Differentiation & Inclusion

Scaffold support: Provide graphic organisers that map traditional kai practices to modern food security concepts at the entry level. Offer extension tasks asking students to research a specific iwi's traditional food system and evaluate its contemporary relevance, or to investigate a local food sovereignty initiative.

ELL / ESOL: Pre-teach domain vocabulary (food sovereignty, food security, kaitiakitanga, rāhui, maramataka) using visual diagrams and real-world examples. Draw connections to students' own cultural food traditions — these are valid entry points into the unit's themes.

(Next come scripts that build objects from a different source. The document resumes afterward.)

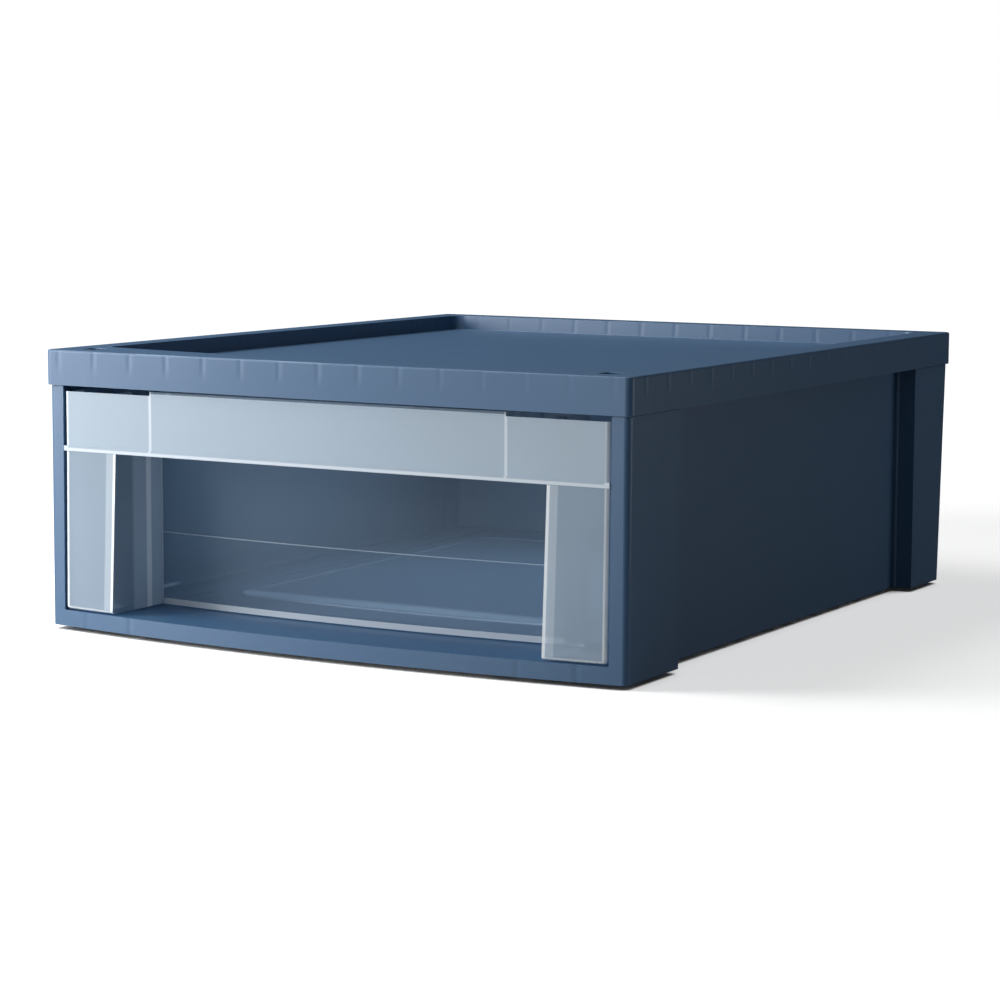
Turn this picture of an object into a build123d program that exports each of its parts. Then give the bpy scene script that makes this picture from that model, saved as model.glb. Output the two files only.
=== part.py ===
from build123d import *
import os

os.makedirs("parts", exist_ok=True)

# Stackable drawer box: a moulded case with an open front and top, a pressed-on lid with a
# sunken top, and one translucent drawer whose front is a hooded pull.
# Millimetres. +X is to the right seen from the front, -Y is the front, +Z is up.
# The origin is on the ground, in the middle of the box's outline.

# ---- case ----
case_width = 359.0          # across the corner columns
case_length = 423.0         # front plane of the posts to the top of the rear wall
case_wall = 2.4
case_corner_r = 3.5         # upright outer corners
rear_lean = 7.0             # how much nearer the rear wall stands at its foot
front_bow = 12.5            # how far the foot of the front bulges at the middle
head_bow = 1.0              # the same at the top of the front
foot_height = 2.5
sill_height = 8.9           # from the lower edge up to the floor's upper face
shoulder_top = 135.2        # where the outer wall steps in under the lid's skirt
rim_height = 9.3            # rim inside the lid, above the shoulder
rim_inset = 1.0             # step from the outer wall to the rim
column_front = 56.0         # depth of the front corner columns
column_rear = 52.0          # depth of the rear corner columns at the top
panel_inset = 11.7          # how far the side panels stand back from the columns
panel_ledge = 2.4           # ledge over each side panel, which the catches hook under
post_width = 9.6            # front posts on either side of the drawer
opening_r = 1.2             # lower corners of the front opening
foot_length = 9.0           # corner feet, along X and along Y
foot_side = 14.5            # outer side of the case to a foot
foot_front = 11.5           # front plane of the case to the front feet
foot_rear = 10.0            # rear wall's foot to the rear feet
foot_r = 2.5
foot_bevel = 0.8
panel_r = 2.0               # upright corners between the side panels and the columns
under_rib = 1.6             # ribs under the floor
under_rib_places = (121.0, 153.0)   # from the middle, to left and right
cross_rib_count = 5

# ---- lid ----
lid_lip = 1.5               # lid beyond the case, all round
lid_height = 19.3           # outer skirt
lid_wall = 2.0
lid_bow = 2.0               # bulge of the lid's front edge
lid_corner_r = 4.0
lid_edge_r = 1.2            # rounded top edges
rim_land = 16.0             # flat top of the rim at the sides and the rear
front_land = 20.0           # the same at the middle of the front
well_bow = 15.0             # bulge of the well's front edge
well_depth = 9.0
well_corner_r = 8.0
well_lean = 1.0             # draft of the well's walls
pocket_depth = 5.0          # pockets in the rim, which take the front feet of the next box
pocket_gap = 0.9            # pocket to foot
rib_pitch = 24.5            # gussets inside the hollow rim
rib_thick = 1.2
lid_rest = 0.3              # gap from the gussets to the case's rim
skirt_gap = 0.5             # outer wall's top to the skirt's lower edge
rib_clear_front = 12.0      # lid's corners to the first gusset, along the front and the rear
rib_clear_side = 30.0       # the same along the sides
catch_count = 3             # catches along each side
catch_length = 26.0
catch_reach = 1.8
catch_height = 1.5
catch_gap = 0.4             # catches to the case's ledges
catch_nose = 0.5            # upright tip of a catch
catch_rise = 0.3            # skirt's lower edge to a catch's slope

# ---- drawer ----
drawer_wall = 2.0
drawer_gap_side = 1.0       # to the side panels, and to the rear wall
drawer_gap_post = 0.7       # to the front posts
drawer_gap_floor = 0.8
drawer_gap_shoulder = 0.5   # drawer's shoulders to the case's columns, shut
drawer_gap_head = 3.2       # to the lid's skirt
band_height = 32.7          # plain band across the top of the front
band_bow = 1.2
bead_height = 2.8           # rounded bead along the band's lower edge
bead_proud = 0.8
column_width = 35.2         # hollow columns on either side of the hand recess
pull_depth = 46.0           # behind the sill's front edge
hood_end = 23.5             # columns to the ends of the hood over the recess
hood_rise = 2.2             # its top above the drawer's other edges
tray_lean = 1.5             # draft of the tray's sides and back
draw_corner_r = 6.0         # upright corners of the tray
column_edge_r = 3.0         # upright outer edges of the columns
column_inner_r = 4.0        # the same inside the columns, and along their foot
recess_r = 1.0              # upright corners between the recess's sides and the window
base_r = 1.8                # rounded foot of the drawer
field_rise = 1.2            # raised field on the drawer's floor
field_margin = 54.0         # from the tray's sides and rear to the field
field_gap_front = 36.0      # from the window to the field
field_r = 12.0
travel = 300.0              # how far the drawer pulls out
stop_height = 7.0           # stop tabs above the drawer's sides
stop_length = 30.0
stop_thick = 4.0
stop_root = 12.0            # how far a tab reaches down the drawer's side
runner_height = 0.5         # low runners under the drawer
runner_width = 6.0
runner_inset = 22.0         # tray's side to the runner

# ---- solids that cut or join ----
past = 5.0                  # how far a cutting solid runs past what it cuts
far = 30.0                  # the same in front of the open front
bite = 1.0                  # how far joined solids run into each other

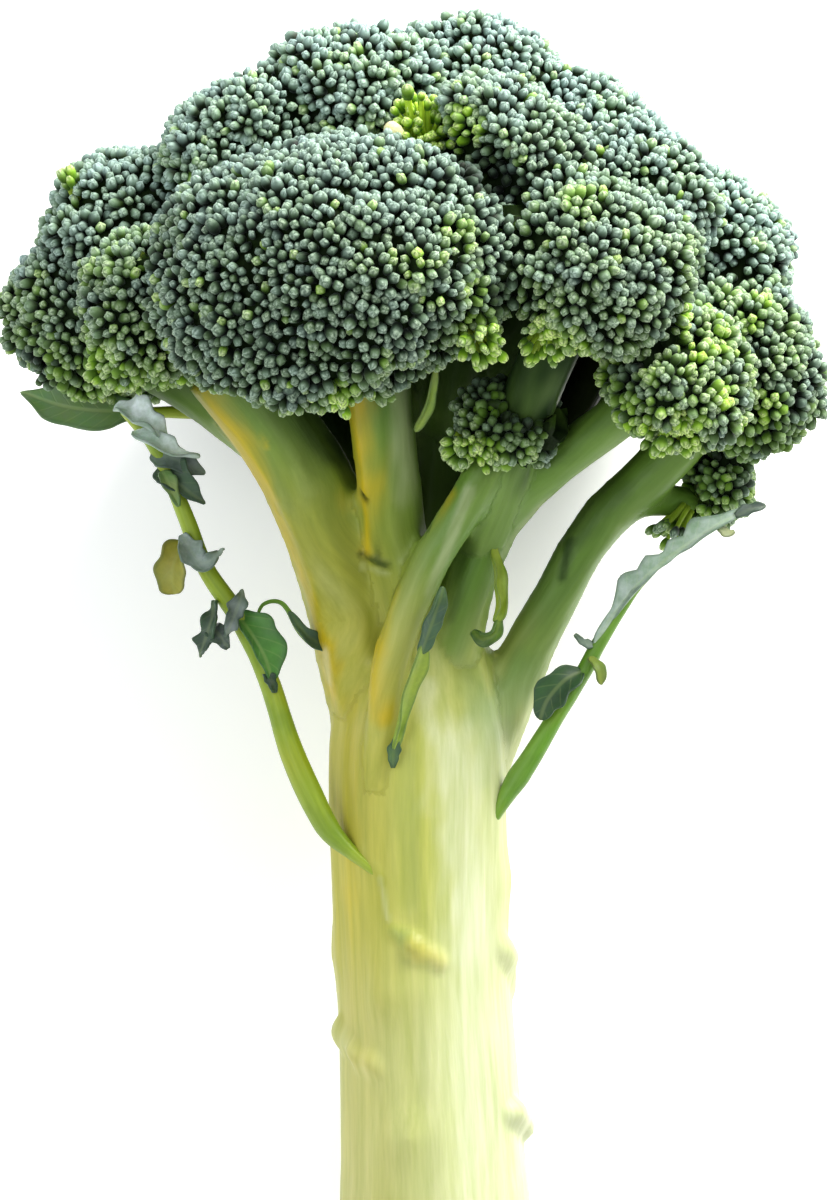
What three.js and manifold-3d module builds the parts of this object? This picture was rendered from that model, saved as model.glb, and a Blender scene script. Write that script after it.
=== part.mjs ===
/**
 * A broccoli head, cut and laid on its back.
 *
 * One thick stalk parts into branches, each branch carries a floret, and a few leaves and
 * bracts are left where the head was trimmed. The head is drawn growing upright, with the cut
 * end at z = 0, the best side towards -Y and +X to the right of that side. At the end of the
 * file the whole head is laid back until it rests on the rim of its cut end and on the two
 * large florets of its back. Millimetres, +Z up.
 */
import * as THREE from 'three';
import { mergeVertices } from 'three/addons/utils/BufferGeometryUtils.js';
import Module from 'manifold-3d';

const wasm = await Module();
wasm.setup();

// ---- Driving dimensions -------------------------------------------------------------------
const GAP = 0.3; // clear space kept between two pieces that touch
const STALK_RADIUS = 15.4; // halfway up the bare stalk
const STALK_TOP = 113; // where the stalk has parted into its branches
const HUB = new THREE.Vector3(0, 0, 116); // the florets point away from here
const LOBE_HEIGHT = 0.4; // how steeply the lobes of a floret stand out of it
const CREASE_SHARPNESS = 14; // how sharp the crease is where two florets press on each other
const INNER_SHARE = 0.9; // depth of a floret towards its branch, as a share of its reach
const SMALL_FLORET = 12; // a floret with less reach than this has fewer lobes
const LARGE_FLORET = 24; // a floret with more reach than this is drawn with finer faces
const LEAF_THICKNESS = 0.9;

const COLOURS = {
  stalk: '#c9d58a',
  branch: '#8aa34f',
  floret: '#3f6250',
  leaf: '#4f7d4c',
  bract: '#6d9a3f',
};

// ---- The florets --------------------------------------------------------------------------
// centre, spread (half the width sideways), reach (from the centre out to the top of the buds)
// and tall (half the width up and down, where it isn't the spread)
const FLORETS = {
  front_left: { centre: [-14.5, -43, 167], spread: 34, reach: 23, tall: 27 },
  front_right: { centre: [28.5, -43, 168], spread: 19, reach: 16, tall: 16 },
  front_top: { centre: [12, -34, 186], spread: 19, reach: 15.5 },
  left_front: { centre: [-44, -26, 163], spread: 17, reach: 15.5, tall: 16 },
  left_upper: { centre: [-51, -4, 176.5], spread: 19.5, reach: 17 },
  left_lower: { centre: [-58, -3, 163.5], spread: 18, reach: 17.3, tall: 15 },
  upper_left: { centre: [-29, -14, 187.5], spread: 19.5, reach: 17.5 },
  top_left: { centre: [-13, -9, 197], spread: 20.5, reach: 17.5 },
  top: { centre: [9.5, 0, 201], spread: 21, reach: 17 },
  top_right: { centre: [27, -3, 190.5], spread: 19.5, reach: 16.5 },
  upper_right: { centre: [37, -24, 181], spread: 16, reach: 13.5 },
  right_upper: { centre: [48.5, -1, 174.5], spread: 18.5, reach: 17 },
  right_outer: { centre: [54, -9, 155.5], spread: 17, reach: 16.5, tall: 20 },
  right_lower: { centre: [42, -31, 150.5], spread: 14.5, reach: 13.5, tall: 16 },
  under_front: { centre: [15.5, -23, 143], spread: 10.5, reach: 9, tall: 9.5 },
  low_right: { centre: [53, 4, 134], spread: 9.5, reach: 8.5 },
  left_back: { centre: [-51, 19, 165], spread: 21, reach: 18 },
  right_back: { centre: [51, 18, 163], spread: 21, reach: 18 },
  back_left: { centre: [-27, 42, 165], spread: 27, reach: 24, tall: 25 },
  back_right: { centre: [27, 42, 165], spread: 27, reach: 24, tall: 25, mirrored: true },
  back_top: { centre: [0, 33, 188], spread: 25, reach: 18.5 },
  upper_left_back: { centre: [-32, 15, 187], spread: 20, reach: 17.5 },
  upper_right_back: { centre: [31, 15, 187], spread: 20, reach: 17.5 },
};

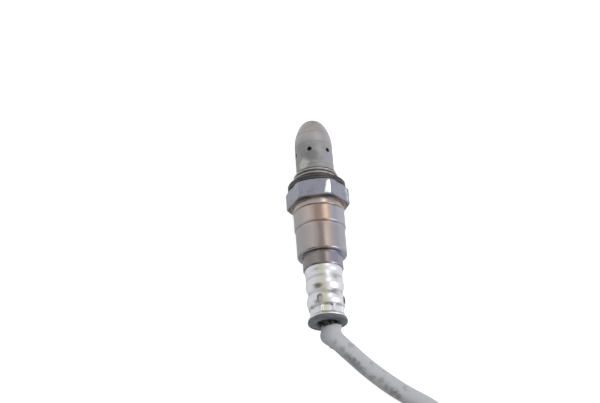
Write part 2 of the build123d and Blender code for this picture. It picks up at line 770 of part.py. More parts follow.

Allow oral or visual presentation of learning as alternatives to written tasks.

Inclusion: Kai is a universal human experience — all students have a relationship with food, seasonality, and sharing. Neurodiverse learners benefit from concrete, hands-on engagement with these concepts (e.g., examining a kūmara, mapping seasonal foods). Acknowledge diverse economic circumstances sensitively when discussing food security. Choice in how students demonstrate understanding (written, visual, oral) supports inclusive assessment.

Mātauranga Māori lens: The maramataka — the Māori lunar calendar — is one of Aotearoa's most sophisticated environmental data systems, encoding centuries of ecological observation about planting, harvesting, fishing, and weather patterns. Kūmara cultivation in pre-colonial Aotearoa was a feat of agricultural knowledge adapted to a new climate. Rāhui (temporary resource restrictions) is indigenous resource management — conservation before conservation. Kaitiakitanga frames the relationship between people and kai not as extraction but as reciprocal guardianship. These are not historical curiosities — they are living solutions to contemporary problems.

Prior knowledge: Students benefit from foundational understanding of climate change and food systems. No specialist mātauranga Māori knowledge required for entry-level engagement — the unit builds this knowledge progressively.